Славик в эту секунду успел подумать, что можно настоящего секрета мол-стара не открывать, а в самом деле назвать его облучение лечением. — Мне его дома для бабушки дали, а она не хочет. Давай твоей предложим. Чем не подарок — пять лет жизни!

— Я бы и сама не отказалась, — задумчиво прикинула Нинка, — да ведь мне молодеть-то еще рано. Потом, когда станем взрослыми, дашь мне пару этих таблеток?

— Это не таблетки. Это тот аппарат, которым я тебя будто бы фотографировал.

— Как это? — заморгала Нинка. — Так ты меня омолодить хотел?

— Я на кнопку невзаправду нажимал. Только делал вид. Пошли, чего стала?

— Обманщики вы все, городские, — сказала, не трогаясь с места, Нинка. — А я-то ему говорю: сфотографируй, мол. Такую ляпость глупнула! — Нинка оговорилась, но этого не заметила. Но, может, и не оговорилась. — Сейчас бы в пеленках лежала!

— Да на, смотри, — Славик вытащил мол-стар, — вот они, кнопки. Я их не нажимал.

Нинка потрогала мол-стар пальчиком.

— Вроде фонарика…

— Пошли, пошли, а то меня скоро на обед позовут. Я бабушке твоей предлагал уже помолодеть, сказал, что от болезней избавится, а она не согласилась. Еще обиделась. Думаешь, говорит, я хуже твоей бабушки выгляжу?

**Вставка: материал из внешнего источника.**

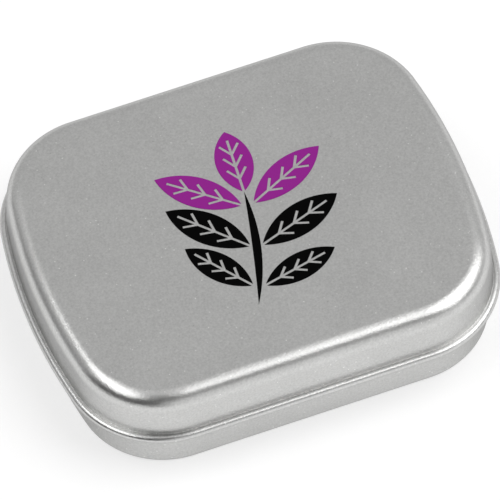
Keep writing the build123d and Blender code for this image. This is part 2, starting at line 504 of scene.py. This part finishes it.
def tongue(middle):
    """Corners and faces of one rolled tongue, as a strip of sheet across the hinge place.

    It rolls round the bead with the wall's outer face inwards.
    """
    inner, outer = sheet_faces(WALL_NORMAL, [bead_hold], WALL_NORMAL - TONGUE_TURN)
    outline = inner + outer[::-1]
    corners = []
    for x in (middle - TONGUE_WIDTH / 2, middle + TONGUE_WIDTH / 2):
        corners += [(x, TIN_WIDTH / 2 + away, z) for away, z in outline]
    count = len(outline)
    faces = [list(range(count)), list(range(count, 2 * count))]
    for here in range(count):
        there = (here + 1) % count
        faces.append([here, there, there + count, here + count])
    return corners, faces


def add_tongues(piece):
    """Adds both tongues to the body's mesh, face to face with the wall that they continue."""
    work = bmesh.new()
    work.from_mesh(piece.data)
    for middle in (-HINGE_X, HINGE_X):
        corners, faces = tongue(middle)
        made = [work.verts.new(corner) for corner in corners]
        turn_and_shade(work, [work.faces.new([made[i] for i in face]) for face in faces])
    work.to_mesh(piece.data)
    work.free()


# Shader groups that more than one finish uses
def finish_group(name, inputs, outputs):
    """A shader group with named inputs, each with its default, and named outputs."""
    group = bpy.data.node_groups.new(name, "ShaderNodeTree")
    for label, (kind, value) in inputs.items():
        socket = group.interface.new_socket(label, in_out="INPUT", socket_type=kind)
        if value is not None:
            socket.default_value = value
    for label, kind in outputs.items():
        group.interface.new_socket(label, in_out="OUTPUT", socket_type=kind)
    return group, group.nodes.new("NodeGroupInput"), group.nodes.new("NodeGroupOutput")


def grain_group():
    """Fine grain of rolled sheet: an even tooth, slow clouds, and sparse specks of scratches whose glint
    is painted as lighter colour.
    """
    group, given, result = finish_group(
        "Sheet grain",
        {
            "Vector": ("NodeSocketVector", None),
            "Grain Size": ("NodeSocketFloat", TOOTH_SIZE),
            "Cloud Size": ("NodeSocketFloat", CLOUD_SIZE),
            "Speck Spacing": ("NodeSocketFloat", SPECK_SPACING),
        },
        {"Grain": "NodeSocketFloat", "Cloud": "NodeSocketFloat", "Specks": "NodeSocketFloat"},
    )

    def texture(kind, size, **settings):
        """A texture on the group's coordinates, with the size or spacing of its marks."""
        scale = worked_out(group, "DIVIDE", 1.0, given.outputs[size])
        return put(
            group, kind, {"Vector": given.outputs["Vector"], "Scale": scale, **settings}
        ).outputs

    tooth = texture("ShaderNodeTexNoise", "Grain Size", Detail=TOOTH_DETAIL, Roughness=TOOTH_FADE)
    cloud = texture("ShaderNodeTexNoise", "Cloud Size", Detail=CLOUD_DETAIL)
    cells = texture("ShaderNodeTexVoronoi", "Speck Spacing")
    dots = put(
        group,
        "ShaderNodeMapRange",
        {"Value": cells["Distance"], "From Min": SPECK_EDGE_SHARE, "From Max": SPECK_CORE_SHARE},
    )
    chance = put(group, "ShaderNodeSeparateColor", {"Color": cells["Color"]}).outputs["Red"]
    # Sparse specks of scratches, later painted lighter as their glint
    chosen = worked_out(group, "GREATER_THAN", chance, NO_SPECK_SHARE)
    specks = worked_out(group, "MULTIPLY", dots.outputs["Result"], chosen)
    group.links.new(tooth["Fac"], result.inputs["Grain"])
    group.links.new(cloud["Fac"], result.inputs["Cloud"])
    group.links.new(specks, result.inputs["Specks"])
    return group


def finish(name):
    """A new material with its tree and its shader."""
    material = bpy.data.materials.new(name)
    material.use_nodes = True
    tree = material.node_tree
    return material, tree, tree.nodes["Principled BSDF"]


def sheet_grain(tree):
    """The sheet's grain in a material, on the piece's own coordinates."""
    place = put(tree, "ShaderNodeTexCoord").outputs["Object"]
    return put(tree, "ShaderNodeGroup", {"Vector": place}, node_tree=GRAIN).outputs


def give_tooth(tree, shader, tooth, smoothest, roughest, relief):
    """Lets the tooth show in a finish's roughness, and stand out by its relief."""
    rough = put(
        tree, "ShaderNodeMapRange", {"Value": tooth, "To Min": smoothest, "To Max": roughest}
    )
    bump = put(tree, "ShaderNodeBump", {"Height": tooth, "Distance": relief, "Strength": 1.0})
    tree.links.new(rough.outputs["Result"], shader.inputs["Roughness"])
    tree.links.new(bump.outputs["Normal"], shader.inputs["Normal"])


def tinplate(name):
    """Satin tinplate: bright metal with a fine tooth, faint clouds, and specks of scratches whose glint is
    painted as lighter colour.
    """
    material, tree, shader = finish(name)
    grain = sheet_grain(tree)
    level = PLATE_DARKEST
    # The specks lighten the base colour: a painted glint of fine scratches, under any lamp
    for effect, light in (("Grain", TOOTH_LIGHT), ("Cloud", CLOUD_LIGHT), ("Specks", SPECK_GLINT_LIGHT)):
        level = worked_out(tree, "MULTIPLY_ADD", grain[effect], light, level)
    toned = put(
        tree, "ShaderNodeVectorMath", {0: PLATE_TONE, "Scale": level}, operation="SCALE"
    )
    tree.links.new(toned.outputs["Vector"], shader.inputs["Base Color"])
    smoothest = PLATE_ROUGHNESS - PLATE_ROUGHNESS_SPREAD
    roughest = PLATE_ROUGHNESS + PLATE_ROUGHNESS_SPREAD
    give_tooth(tree, shader, grain["Grain"], smoothest, roughest, PLATE_RELIEF)
    shader.inputs["Metallic"].default_value = 1.0
    shader.inputs["Specular Tint"].default_value = PLATE_EDGE_TINT
    return material


def ink(name, colour):
    """Thin satin ink with the sheet's tooth just showing through."""
    material, tree, shader = finish(name)
    shader.inputs["Base Color"].default_value = (*colour, 1)
    shader.inputs["Specular IOR Level"].default_value = INK_SHINE
    give_tooth(tree, shader, sheet_grain(tree)["Grain"], INK_SMOOTHEST, INK_ROUGHEST, INK_RELIEF)
    return material


SWEEP = sweep_tree()
OPENINGS = opening_tree()
GRAIN = grain_group()

lid_metal = tinplate("lid_tinplate")
body_metal = tinplate("body_tinplate")
purple_ink = ink("purple_ink", PURPLE)
black_ink = ink("black_ink", BLACK)

# The lid
lid_outer, lid_inner = sheet_faces(90, [lid_edge, bead_root, bead], BEAD_END_NORMAL)
plate_x = LID_EDGE_X - PLATE_MARGIN
lid_outline = [(plate_x, TIN_HEIGHT), *lid_outer, *lid_inner[::-1], (plate_x, TIN_HEIGHT - SHEET)]
lid = drawn_shell("lid", lid_outline, lid_metal)
slot_foot = (bead.point(BEAD_START_NORMAL)[0], BEAD_HEIGHT)
lid = open_pair(
    lid, lid_metal, slot_foot, normal=0, width=SLOT_WIDTH, height=SLOT_HEIGHT, outward=0
)
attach(lid, "lid")
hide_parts("lid_shell")

# The body
body_outer, body_inner = sheet_faces(RIM_START_NORMAL, [rim_curl, neck_bend, base_edge], -90)
plate_x = base_edge.x - PLATE_MARGIN
body_outline = [(plate_x, 0), *body_outer[::-1], *body_inner, (plate_x, SHEET)]
body = drawn_shell("body", body_outline, body_metal)
window_foot = bead_hold.point(WALL_NORMAL)
body = open_pair(
    body,
    body_metal,
    window_foot,
    normal=WALL_NORMAL,
    width=WINDOW_WIDTH,
    height=WINDOW_HEIGHT,
    outward=CUT_REACH,
)
add_tongues(body)
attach(body, "body")
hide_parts("body_shell")

# The print, on its own CAD films
for node, material in (("print_purple", purple_ink), ("print_black", black_ink)):
    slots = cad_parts[node].data.materials
    slots.clear()
    slots.append(material)

# Floor
corners = [(x * FLOOR_HALF, y * FLOOR_HALF, 0) for x, y in ((-1, -1), (1, -1), (1, 1), (-1, 1))]
floor_mesh = bpy.data.meshes.new("floor")
floor_mesh.from_pydata(corners, [], [(0, 1, 2, 3)])
floor = add_object("floor", floor_mesh)
floor_finish, tree, shader = finish("pale_floor")
shader.inputs["Base Color"].default_value = FLOOR_TONE
shader.inputs["Roughness"].default_value = FLOOR_ROUGHNESS
shader.inputs["Specular IOR Level"].default_value = FLOOR_SHINE
shader.inputs["Emission Color"].default_value = WHITE
path = put(tree, "ShaderNodeLightPath").outputs
seen = path["Is Camera Ray"]
for ray in ("Is Glossy Ray", "Is Transmission Ray"):
    seen = worked_out(tree, "MAXIMUM", seen, path[ray])
lift = worked_out(tree, "MULTIPLY", seen, FLOOR_LIFT)
tree.links.new(lift, shader.inputs["Emission Strength"])
floor_mesh.materials.append(floor_finish)

# Studio directions, as the camera sees them
azimuth, elevation, roll = (radians(angle) for angle in (VIEW_AZIMUTH, VIEW_ELEVATION, VIEW_ROLL))
FAR = Vector((-sin(azimuth), cos(azimuth), 0))
RIGHTWARD = Vector((cos(azimuth), sin(azimuth), 0))
UPWARD = Vector((0, 0, 1))


def studio_direction(over, aside):
    """Unit vector towards a place in the studio: over the top, and sideways to the right."""
    over, aside = radians(over), radians(aside)
    return cos(aside) * (cos(over) * FAR + sin(over) * UPWARD) + sin(aside) * RIGHTWARD


def set_up(piece, spot, right, up, backward):
    """Puts a lamp or the camera at a spot, with its own axes along the given ones."""
    turn = Matrix((right, up, backward)).transposed().to_4x4()
    piece.matrix_world = Matrix.Translation(spot) @ turn


def softbox(name, over, aside, width, height, radiance):
    """A rectangular softbox that faces the tin, with its width running sideways."""
    lamp = bpy.data.lights.new(name, "AREA")
    lamp.shape = "RECTANGLE"
    lamp.size = width
    lamp.size_y = height
    lamp.energy = radiance * pi * width * height
    backward = studio_direction(over, aside)
    sideways = studio_direction(over, aside + 90)
    upright = backward.cross(sideways)
    set_up(add_object(name, lamp), backward * SOFTBOX_DISTANCE, sideways, upright, backward)


# Light: two softboxes on the ceiling, and the room round them
softbox("softbox_right", over=93, aside=37.5, width=0.92, height=0.92, radiance=2.15)
softbox("softbox_left", over=104, aside=-32, width=0.42, height=1.05, radiance=2.35)

world = bpy.data.worlds.new("studio")
bpy.context.scene.world = world
world.use_nodes = True
sky = world.node_tree
direction = put(sky, "ShaderNodeTexCoord").outputs["Generated"]


def share_along(axis):
    """How far the looking direction runs along an axis of the studio."""
    return put(
        sky, "ShaderNodeVectorMath", {0: direction, 1: axis}, operation="DOT_PRODUCT"
    ).outputs["Value"]


def ramp(value, span, levels):
    """A smooth change from the first level to the second, while a value crosses a span."""
    limits = zip(("From Min", "From Max", "To Min", "To Max"), (*span, *levels))
    return put(
        sky, "ShaderNodeMapRange", {"Value": value, **dict(limits)}, interpolation_type="SMOOTHSTEP"
    ).outputs["Result"]


def next_zone(before, start, after):
    """One level up to where a zone of the room starts, and another from there on."""
    share = ramp(over, [radians(angle) for angle in start], (0.0, 1.0))
    return put(sky, "ShaderNodeMix", {"Factor": share, "A": before, "B": after}).outputs["Result"]


over = worked_out(sky, "ARCTAN2", share_along(UPWARD), share_along(FAR))
right_share = share_along(RIGHTWARD)
far_wall = ramp(right_share, FAR_WALL_CHANGE_SHARES, FAR_WALL_LEVELS)
strip = ramp(right_share, STRIP_CHANGE_SHARES, STRIP_LEVELS)
near_wall = ramp(right_share, NEAR_WALL_CHANGE_SHARES, NEAR_WALL_LEVELS)
ceiling = next_zone(CEILING_LEVEL, STRIP_START, strip)
room = next_zone(next_zone(far_wall, CEILING_START, ceiling), NEAR_WALL_START, near_wall)
sky.nodes["Background"].inputs["Color"].default_value = WHITE
sky.links.new(room, sky.nodes["Background"].inputs["Strength"])

# Camera
back = Vector((sin(azimuth) * cos(elevation), -cos(azimuth) * cos(elevation), sin(elevation)))
level_up = back.cross(RIGHTWARD)
right = RIGHTWARD * cos(roll) + level_up * sin(roll)
up = level_up * cos(roll) - RIGHTWARD * sin(roll)
camera_data = bpy.data.cameras.new("camera")
camera_data.sensor_width = SENSOR_WIDTH
camera_data.lens = VIEW_SCALE * VIEW_DISTANCE / IMAGE_WIDTH * SENSOR_WIDTH
camera_data.clip_start = NEAREST_SEEN
camera_data.clip_end = FARTHEST_SEEN
camera = add_object("camera", camera_data)
set_up(camera, back * VIEW_DISTANCE + right * AIM_RIGHT + up * AIM_UP, right, up, back)
bpy.context.scene.camera = camera
bpy.context.scene.view_settings.view_transform = "Standard"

— Она ни врачей, ни лекарств не признает, — сказала Нинка. — Мы тогда ее будить не станем, а омолодим во сне. Разбудим — а ей на десять лет меньше. И ноги не болят, и спина не болит — вот это подарок так подарок!

Они зашли в дом. Евдокимовна спала. Дарители приблизились к кровати на цыпочках и немного постояли, глядя на нее.

— Совсем старенькая, — пожалела бабушку Нинка, будто впервые ее разглядев. — Включай свой фонарик.

Славик нажал на зеленую кнопку. Экранчик засветился. Спящая ойкнула, пожевала губами и что-то пробормотала.

— Только бы не проснулась, — прошептала Нинка, — А то еще закричит, что мы ее со свету хотим сжить!

Прошло минуты три — Евдокимовна ни капельки не изменилась. У Славика онемели руки, хоть аппаратик был легонький. Может, оттого, что он держал его напрягшись.

Нинка это заметила и предложила подержать аппаратик.

— Я его лучше на табуретку поставлю, пододвинь-ка ее, — сказал Славик.

Мол-стар прислонили к Нинкиному новому букварю и направили на Евдокимовну. Старушка во сне почмокала, будто ела малину, но не проснулась и не изменилась.

— Не берет бабку твой аппарат. — Нинка махнула на него рукой — безнадежно, как умела. — Больно она, наверно, старая. Фонарик твой маленький. Ей знаешь какой нужен? Как телевизор. Пошли погуляем капельку, пока она молодеет. — И Нинка первой вышла из комнаты.